→ Written instruction:
Reproduce exactly the lines below, from the first through the one containing "return rod_y(ARM_PIN, ARM_PIN_R, -seat, seat)", and nothing more.
[START Collected material]
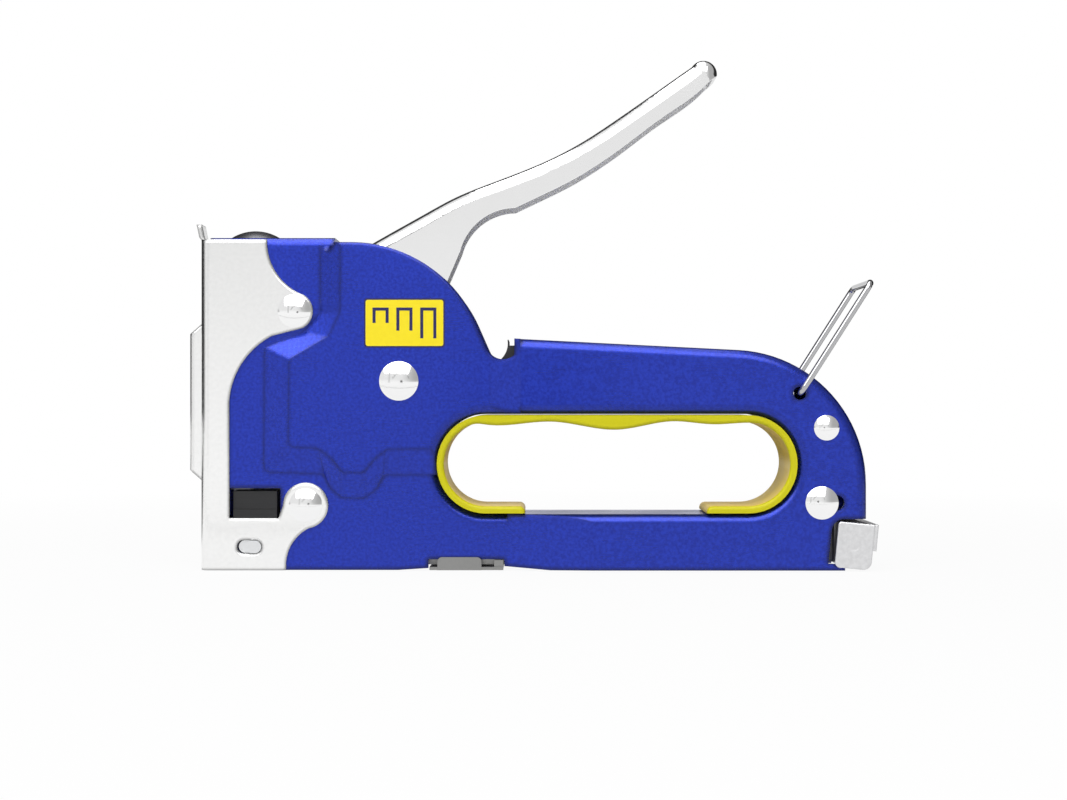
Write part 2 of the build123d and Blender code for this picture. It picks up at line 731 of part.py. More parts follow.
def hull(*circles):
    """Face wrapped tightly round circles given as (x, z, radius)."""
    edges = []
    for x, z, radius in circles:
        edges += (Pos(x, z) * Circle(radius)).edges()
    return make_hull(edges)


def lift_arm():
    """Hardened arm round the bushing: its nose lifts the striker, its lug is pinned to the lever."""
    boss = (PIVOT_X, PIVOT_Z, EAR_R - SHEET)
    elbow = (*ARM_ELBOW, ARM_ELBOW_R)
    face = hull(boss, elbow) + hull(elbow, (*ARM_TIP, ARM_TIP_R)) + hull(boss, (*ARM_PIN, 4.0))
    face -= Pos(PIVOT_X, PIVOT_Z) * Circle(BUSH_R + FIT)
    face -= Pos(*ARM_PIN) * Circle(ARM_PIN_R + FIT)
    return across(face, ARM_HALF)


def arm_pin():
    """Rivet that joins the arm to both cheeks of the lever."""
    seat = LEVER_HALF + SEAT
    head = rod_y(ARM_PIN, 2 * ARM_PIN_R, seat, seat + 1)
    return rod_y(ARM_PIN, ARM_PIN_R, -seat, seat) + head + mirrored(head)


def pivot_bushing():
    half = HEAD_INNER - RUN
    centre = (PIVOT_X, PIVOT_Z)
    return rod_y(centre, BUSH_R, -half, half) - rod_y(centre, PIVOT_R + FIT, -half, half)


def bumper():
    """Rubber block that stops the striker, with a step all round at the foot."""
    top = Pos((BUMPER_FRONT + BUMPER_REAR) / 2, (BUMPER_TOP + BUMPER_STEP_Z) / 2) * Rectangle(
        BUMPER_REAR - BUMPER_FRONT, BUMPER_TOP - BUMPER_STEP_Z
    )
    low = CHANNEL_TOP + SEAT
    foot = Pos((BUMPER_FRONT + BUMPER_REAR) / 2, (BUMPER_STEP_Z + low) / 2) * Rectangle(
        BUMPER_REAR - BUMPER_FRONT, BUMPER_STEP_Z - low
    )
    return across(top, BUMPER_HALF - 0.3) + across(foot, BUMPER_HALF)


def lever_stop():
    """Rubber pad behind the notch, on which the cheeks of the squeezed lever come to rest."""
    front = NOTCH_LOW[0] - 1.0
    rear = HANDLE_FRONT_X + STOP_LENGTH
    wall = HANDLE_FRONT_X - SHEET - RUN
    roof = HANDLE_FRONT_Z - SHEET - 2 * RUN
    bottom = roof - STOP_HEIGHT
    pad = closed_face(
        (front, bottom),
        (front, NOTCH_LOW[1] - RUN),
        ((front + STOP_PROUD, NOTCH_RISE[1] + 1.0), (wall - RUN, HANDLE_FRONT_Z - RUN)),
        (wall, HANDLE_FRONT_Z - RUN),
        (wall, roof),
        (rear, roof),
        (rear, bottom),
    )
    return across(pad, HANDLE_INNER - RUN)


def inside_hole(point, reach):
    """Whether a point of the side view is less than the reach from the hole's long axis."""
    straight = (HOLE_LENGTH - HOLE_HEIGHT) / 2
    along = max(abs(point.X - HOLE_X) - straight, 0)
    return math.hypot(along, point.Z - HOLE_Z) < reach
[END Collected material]
→ Result below:
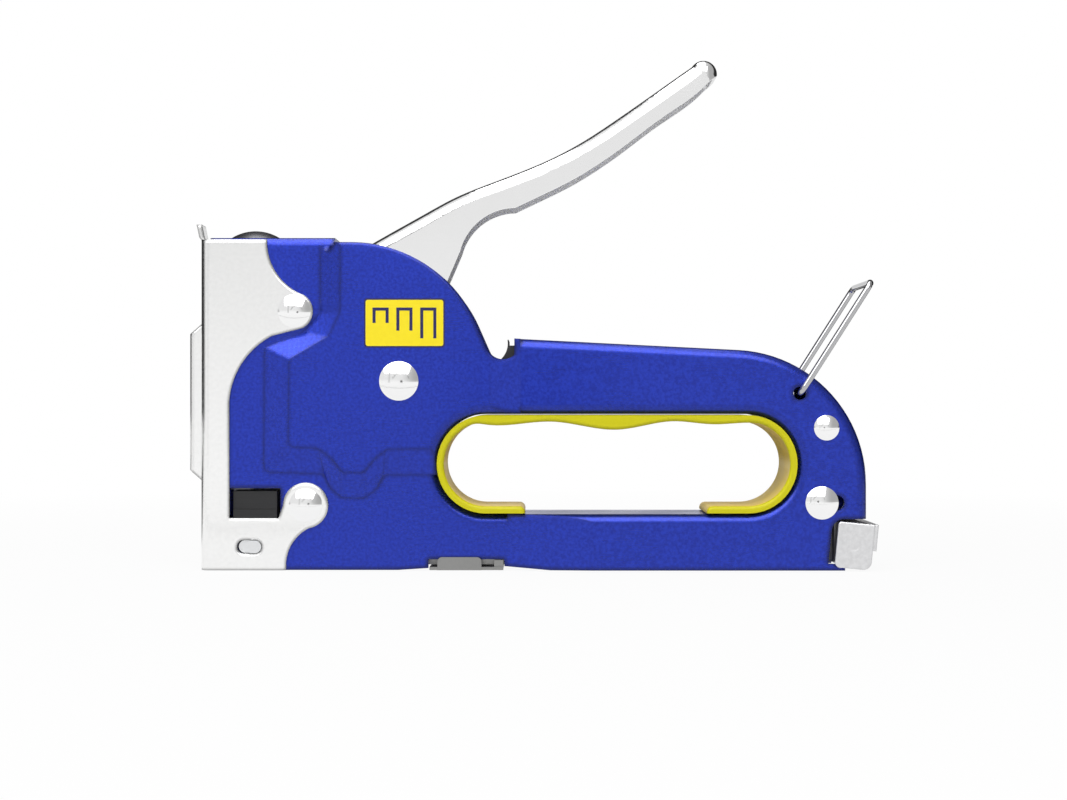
Write part 2 of the build123d and Blender code for this picture. It picks up at line 731 of part.py. More parts follow.
def hull(*circles):
    """Face wrapped tightly round circles given as (x, z, radius)."""
    edges = []
    for x, z, radius in circles:
        edges += (Pos(x, z) * Circle(radius)).edges()
    return make_hull(edges)


def lift_arm():
    """Hardened arm round the bushing: its nose lifts the striker, its lug is pinned to the lever."""
    boss = (PIVOT_X, PIVOT_Z, EAR_R - SHEET)
    elbow = (*ARM_ELBOW, ARM_ELBOW_R)
    face = hull(boss, elbow) + hull(elbow, (*ARM_TIP, ARM_TIP_R)) + hull(boss, (*ARM_PIN, 4.0))
    face -= Pos(PIVOT_X, PIVOT_Z) * Circle(BUSH_R + FIT)
    face -= Pos(*ARM_PIN) * Circle(ARM_PIN_R + FIT)
    return across(face, ARM_HALF)


def arm_pin():
    """Rivet that joins the arm to both cheeks of the lever."""
    seat = LEVER_HALF + SEAT
    head = rod_y(ARM_PIN, 2 * ARM_PIN_R, seat, seat + 1)
    return rod_y(ARM_PIN, ARM_PIN_R, -seat, seat) + head + mirrored(head)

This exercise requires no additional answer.